Log or not log, that is the question
May 19, 2018
In 2014 I taught a special topics class on statistical issues associated with the measurement of the concentration of cyanobacterial toxin microcystins (MC) in Toledo's drinking water. That class led to a paper documenting the high level of uncertainty in the measured MC. An idea from that paper was to develop a better curve-fitting method to reduce the measurement uncertainty. The Ohio EPA and other regulatory agencies expressed no interest in my proposals. In following two summers, I directed two REU students to learn the measurement process. We designed an experiment using two ELISA kits to measure samples with known MC concentrations. These samples were obtained by diluting the standard solutions. Using the result tested to fit the standard curve fit on the MC concentration scale to the curve fit on the log-concentration scale. Both curves fit the data well.

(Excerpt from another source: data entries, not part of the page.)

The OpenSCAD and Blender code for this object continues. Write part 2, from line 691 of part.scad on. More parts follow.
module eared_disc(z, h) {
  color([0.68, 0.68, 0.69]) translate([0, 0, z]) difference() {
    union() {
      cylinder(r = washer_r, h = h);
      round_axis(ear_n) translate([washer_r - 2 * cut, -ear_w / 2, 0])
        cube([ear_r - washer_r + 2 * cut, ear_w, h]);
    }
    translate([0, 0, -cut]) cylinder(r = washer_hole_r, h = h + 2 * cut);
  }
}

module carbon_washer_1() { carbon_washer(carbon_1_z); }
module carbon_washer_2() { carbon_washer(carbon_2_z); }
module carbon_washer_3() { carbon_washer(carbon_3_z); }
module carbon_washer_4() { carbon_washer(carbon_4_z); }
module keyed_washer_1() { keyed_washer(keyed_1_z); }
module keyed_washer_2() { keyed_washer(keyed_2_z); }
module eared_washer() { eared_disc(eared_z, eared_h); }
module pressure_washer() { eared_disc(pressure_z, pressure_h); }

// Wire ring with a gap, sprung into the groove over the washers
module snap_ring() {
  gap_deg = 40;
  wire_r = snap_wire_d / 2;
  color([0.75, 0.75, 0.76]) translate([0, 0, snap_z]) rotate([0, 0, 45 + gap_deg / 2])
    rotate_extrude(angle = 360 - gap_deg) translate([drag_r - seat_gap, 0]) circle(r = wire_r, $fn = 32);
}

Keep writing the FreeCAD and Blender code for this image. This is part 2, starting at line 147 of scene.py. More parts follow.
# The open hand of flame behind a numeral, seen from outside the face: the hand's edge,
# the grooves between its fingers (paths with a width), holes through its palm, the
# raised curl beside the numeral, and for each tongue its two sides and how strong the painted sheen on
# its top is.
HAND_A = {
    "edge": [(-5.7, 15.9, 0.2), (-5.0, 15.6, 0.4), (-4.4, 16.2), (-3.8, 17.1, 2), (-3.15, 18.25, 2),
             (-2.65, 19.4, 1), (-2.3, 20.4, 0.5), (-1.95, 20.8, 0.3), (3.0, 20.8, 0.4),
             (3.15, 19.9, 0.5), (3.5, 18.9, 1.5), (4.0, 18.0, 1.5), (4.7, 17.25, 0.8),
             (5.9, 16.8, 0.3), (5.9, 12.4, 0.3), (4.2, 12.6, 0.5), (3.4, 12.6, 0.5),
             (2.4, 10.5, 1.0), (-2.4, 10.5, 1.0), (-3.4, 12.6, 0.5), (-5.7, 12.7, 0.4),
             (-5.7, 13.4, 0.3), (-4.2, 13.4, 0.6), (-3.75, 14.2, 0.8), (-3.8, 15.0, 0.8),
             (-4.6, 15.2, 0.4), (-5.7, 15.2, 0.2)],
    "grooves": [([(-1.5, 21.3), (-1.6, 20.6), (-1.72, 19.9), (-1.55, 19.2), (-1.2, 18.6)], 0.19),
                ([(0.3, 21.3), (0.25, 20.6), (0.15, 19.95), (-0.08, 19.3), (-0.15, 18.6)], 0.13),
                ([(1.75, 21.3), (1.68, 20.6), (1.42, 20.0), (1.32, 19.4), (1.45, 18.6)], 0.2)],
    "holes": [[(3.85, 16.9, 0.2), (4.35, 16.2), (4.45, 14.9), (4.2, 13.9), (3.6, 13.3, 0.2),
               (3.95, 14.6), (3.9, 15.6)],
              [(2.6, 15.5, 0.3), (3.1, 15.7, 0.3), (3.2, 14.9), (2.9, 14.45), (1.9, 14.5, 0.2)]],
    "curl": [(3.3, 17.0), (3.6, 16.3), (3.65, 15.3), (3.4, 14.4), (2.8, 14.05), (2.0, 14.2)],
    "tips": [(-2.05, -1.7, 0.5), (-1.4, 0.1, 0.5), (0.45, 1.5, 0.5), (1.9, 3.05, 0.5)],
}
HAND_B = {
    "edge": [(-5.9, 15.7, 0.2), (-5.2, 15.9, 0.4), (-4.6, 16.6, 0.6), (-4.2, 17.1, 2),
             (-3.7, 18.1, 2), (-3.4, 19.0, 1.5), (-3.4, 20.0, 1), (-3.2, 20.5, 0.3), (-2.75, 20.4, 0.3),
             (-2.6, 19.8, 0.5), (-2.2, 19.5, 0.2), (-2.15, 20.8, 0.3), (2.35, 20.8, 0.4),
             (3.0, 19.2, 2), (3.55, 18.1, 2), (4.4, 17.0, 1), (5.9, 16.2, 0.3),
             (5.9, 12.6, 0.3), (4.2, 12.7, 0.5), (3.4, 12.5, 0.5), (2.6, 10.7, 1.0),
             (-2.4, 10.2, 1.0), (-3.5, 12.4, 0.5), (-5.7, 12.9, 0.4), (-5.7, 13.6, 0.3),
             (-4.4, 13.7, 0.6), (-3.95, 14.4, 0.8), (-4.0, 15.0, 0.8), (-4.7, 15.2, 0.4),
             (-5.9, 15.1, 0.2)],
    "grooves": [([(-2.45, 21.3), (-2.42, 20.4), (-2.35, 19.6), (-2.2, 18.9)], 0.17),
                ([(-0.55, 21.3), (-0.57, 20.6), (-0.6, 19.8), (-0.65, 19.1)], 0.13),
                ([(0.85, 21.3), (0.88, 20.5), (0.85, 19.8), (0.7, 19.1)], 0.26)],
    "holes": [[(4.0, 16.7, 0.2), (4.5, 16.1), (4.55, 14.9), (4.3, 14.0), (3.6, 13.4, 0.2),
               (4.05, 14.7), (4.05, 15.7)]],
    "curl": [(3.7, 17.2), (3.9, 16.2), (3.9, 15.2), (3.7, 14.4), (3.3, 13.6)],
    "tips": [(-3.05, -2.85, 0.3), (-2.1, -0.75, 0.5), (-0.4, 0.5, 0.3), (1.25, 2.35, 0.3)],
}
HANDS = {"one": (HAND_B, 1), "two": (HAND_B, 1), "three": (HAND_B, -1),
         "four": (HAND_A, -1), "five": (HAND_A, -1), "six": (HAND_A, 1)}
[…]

However, the curve fit to the log-concentrations leads to a far smaller predictive uncertainty. Based on this simple result, my students wrote a paper. After the paper was published, I learned that the current ELISA test kits come with three quality control samples with known MC concentrations. We are now searching for raw data from various sources to replicate our study. This replication is important because our study was done using a single test kit and many argued that the kit-to-kit variation is often more important, although we believe that such variation is largely due to the small sample size used for fitting the curve.